Sent in by Georgina Marshall, Hampshire

Acrobatic coal tits can often be found darting amongst the branches of conifer trees in search of food.

They also visit seed-feeders in gardens and this is especially so when such feeders are in proximity of conifer trees. When food supply is plentiful, coal tits, using their slender bill, extract some of these seeds and then promptly store them for eating later. These stores can amount to large volumes in various sites. 

The reason why coal tits hoard seeds is for times when food is less readily available, such as during the colder winter months. Coal tits are not the only bird species that store food for this reason. Other species that do include magpies and jays.

During the autumn months and dependent on food availability, jays will actively collect and hoard acorns, along with beech and hazel nuts - the latter to a lesser extent as jays primarily prefer acorns. Jays store this food source in the ground, amongst leaf litter and within roots and moss. Jays will push at least one, maybe two, acorns into the ground per store and these are then hammered into the ground for good measure should the acorns still be visible.
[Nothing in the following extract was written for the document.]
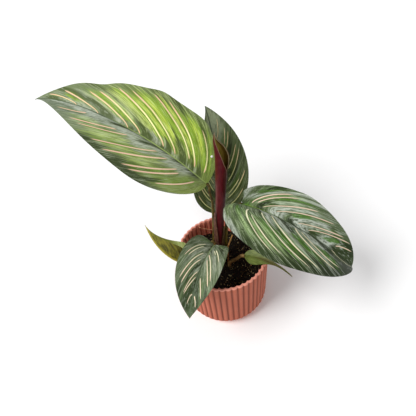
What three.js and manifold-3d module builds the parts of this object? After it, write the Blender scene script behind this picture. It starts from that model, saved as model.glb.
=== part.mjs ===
// A potted calathea: six leaves, a new leaf still rolled up, and a fluted pot filled with soil.
// Millimetres, +Z up. The origin is the middle of the pot's flat base, and the plant is seen from -Y.

import * as THREE from "three";
import { mergeVertices } from "three/addons/utils/BufferGeometryUtils.js";
import Module from "manifold-3d";

const wasm = await Module();
wasm.setup();

// ---------- Driving dimensions ----------

const GAP = 0.3;              // clearance between pieces that touch

const POT_HEIGHT = 53;
const RIM_RADIUS = 31;        // middle of the wall, at the rim
const SHOULDER_RADIUS = 29.2; // middle of the wall, where the rounded lower edge starts
const SHOULDER_HEIGHT = 8.8;
const BASE_RADIUS = 21.5;     // flat face that the pot stands on
const WALL = 1.8;
const FLOOR = 2.4;
const FLUTES = 48;
const STEPS_PER_FLUTE = 4;
const FLUTE_DEPTH = 0.45;     // how far a rib stands out, and a groove in, from the middle
const FLUTE_SHARPNESS = 0.7;  // under 1: wide round ribs and narrow grooves
const GROOVE_ANGLE = -1.76;   // direction of one groove, radians

const SOIL_LEVEL = 38;
const SOIL_LUMP = 0.9;        // height of the lumps on its surface
const SOIL_RINGS = 7;
const SOIL_SIDES = 44;
const HOLE_SIDES = 12;
const ROOT_DEPTH = 5;         // how deep stalks stand in the soil

const BLADE_THICKNESS = 0.7;
const STALK_END = 0.5;        // a stalk stops this far behind the base of its blade
const STALK_LEAD = 1.8;       // and is in line with the midrib from here on
const SHEATH_THICKNESS = 0.8;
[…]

During the spring and winter months, jays (having remembered the location of these store sites), dig up and eat the stored food.

When there is plenty of food around, magpies will also hoard surplus food for later consumption. Using their beaks, magpies will make holes in the ground and then place the food in it. This will then be covered up with either leaves or grass for later retrieval. These food stores are normally dotted around the magpie’s territory.